Student browsing dank memes as his professor provides midterm study guide.

Study shows that students purchase MacBooks to stealthily text in class

All articles featured in The Beet are creative, satirical and/or entirely fictional pieces. They are fully intended as such and should not be taken seriously as news.

Apple has developed an information network, known as iCloud, over which Macbooks and iPhones can be paired to share information. A variety of built-in applications in the operating systems of Macbooks allow users to read and reply to text messages, sent to their iPhones, on their Macbooks.

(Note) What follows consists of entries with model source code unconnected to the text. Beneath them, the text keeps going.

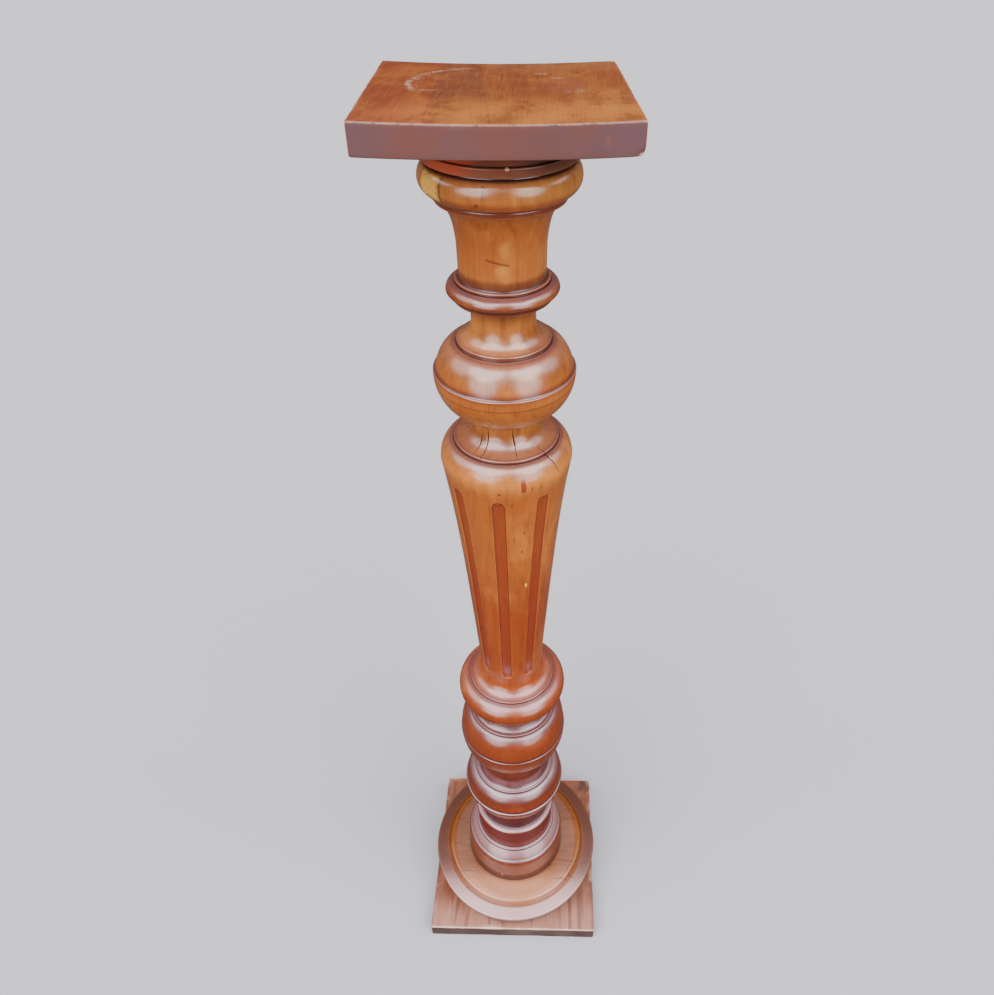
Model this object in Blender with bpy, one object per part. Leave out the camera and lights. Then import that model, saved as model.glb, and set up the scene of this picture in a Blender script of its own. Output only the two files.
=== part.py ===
"""Fluted wooden column: a turned pedestal of five wooden pieces that stand on one another.

From the floor up: a square plinth board, a round base disc, one long turned and fluted shaft, a
small turned ring and a square top slab. The shaft is a lathe outline with eight gouged flutes.
Metres, +Z up, front towards -Y, the plinth centred on the origin. The sizes below are millimetres.
"""

import math

import bmesh
import bpy

MM = 0.001
GAP = 0.3  # air left between two pieces that rest on each other

# The whole object
TOTAL_HEIGHT = 1200
SHAFT_SIDES = 28
DISC_SIDES = 32
SEAM_MERGE = 0.00001

# Square boards
PLINTH_SIDE = 250
PLINTH_THICKNESS = 23
SLAB_SIDE = 209
SLAB_THICKNESS = 27.4  # a 24.7 mm board that has cupped by almost 3 mm
SLAB_TURN = math.radians(3.1)  # the slab sits a little askew on the shaft
BOARD_ARRIS = 1.2
ARRIS_SEGMENTS = 2

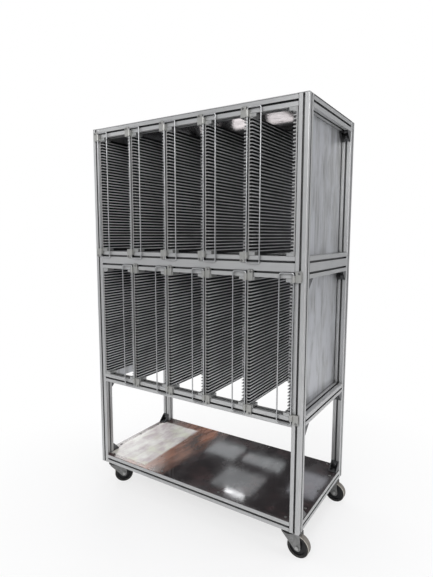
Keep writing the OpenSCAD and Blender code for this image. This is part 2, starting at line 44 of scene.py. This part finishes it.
class Nodes:
    """A node tree, and short ways to add nodes to it."""

    def __init__(self, tree):
        self.tree = tree

    def set(self, node, values):
        for name, value in values.items():
            socket = node.inputs[name]
            if isinstance(value, bpy.types.NodeSocket):
                self.tree.links.new(value, socket)
            elif isinstance(value, (tuple, list)) and socket.type == "RGBA" and len(value) == 3:
                socket.default_value = (*value, 1)
            else:
                socket.default_value = value

    def add(self, kind, values=None, **props):
        node = self.tree.nodes.new("ShaderNode" + kind)
        for name, value in props.items():
            setattr(node, name, value)
        self.set(node, values or {})
        return node

    def math(self, operation, a, b=0.0, clamp=False):
        node = self.add("Math", operation=operation, use_clamp=clamp)
        self.set(node, {0: a, 1: b})
        return node.outputs[0]

    def ramp(self, value, low, high, out_low=0.0, out_high=1.0):
        """value from low to high becomes out_low to out_high, clamped."""
        node = self.add("MapRange", {"Value": value, "From Min": low, "From Max": high,
                                     "To Min": out_low, "To Max": out_high}, clamp=True)
        return node.outputs["Result"]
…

The experiment tested 200 students, each of which was given a Macbook and an iPhone. Half of the students were sent to a lecture where the instructor was teaching primarily from the front of the classroom, while the other half were sent to a lecture where the instructor actively surveyed the room.

There were a variety of traps instructors were given to use to determine if students were paying attention, such as showing the same lecture slide twice to see if students copied the same information twice, or slipping key phrases into their lectures that would trigger a reaction. The results showed that not only did students consistently copy identical lecture notes twice, they paid no attention to the buzz phrases used by instructors.

As the DoIT Tech Center continues to sponsor Apple products and sell them to students campus-wide, the question must be asked. What is the effect of this distracting software on the study patterns of various students? Professor Shouldbee Obvious of the Journalism School, the department that conducted the research, went into detail about the findings of the study.

“Between the two groups of students, both seemed to do the exact same thing,” Professor Obvious elaborated. “No matter where the instructor was or how important the subject matter of the course was, all the students remained on the texting app throughout lecture. Some of them were so distracted, they copied the same lecture slide into their notes more than four times. We discovered that if you give students a perfectly inconspicuous way to be distracted throughout the entire class and avoid retaining any useful information that they pay lots of money to learn, they’ll almost always take it.”

As the evidence against the productivity of being able to access text messaging from a laptop mounts appallingly quick, the practicality of allowing laptops in classrooms must be questioned; when did students lose the incentive to pay attention?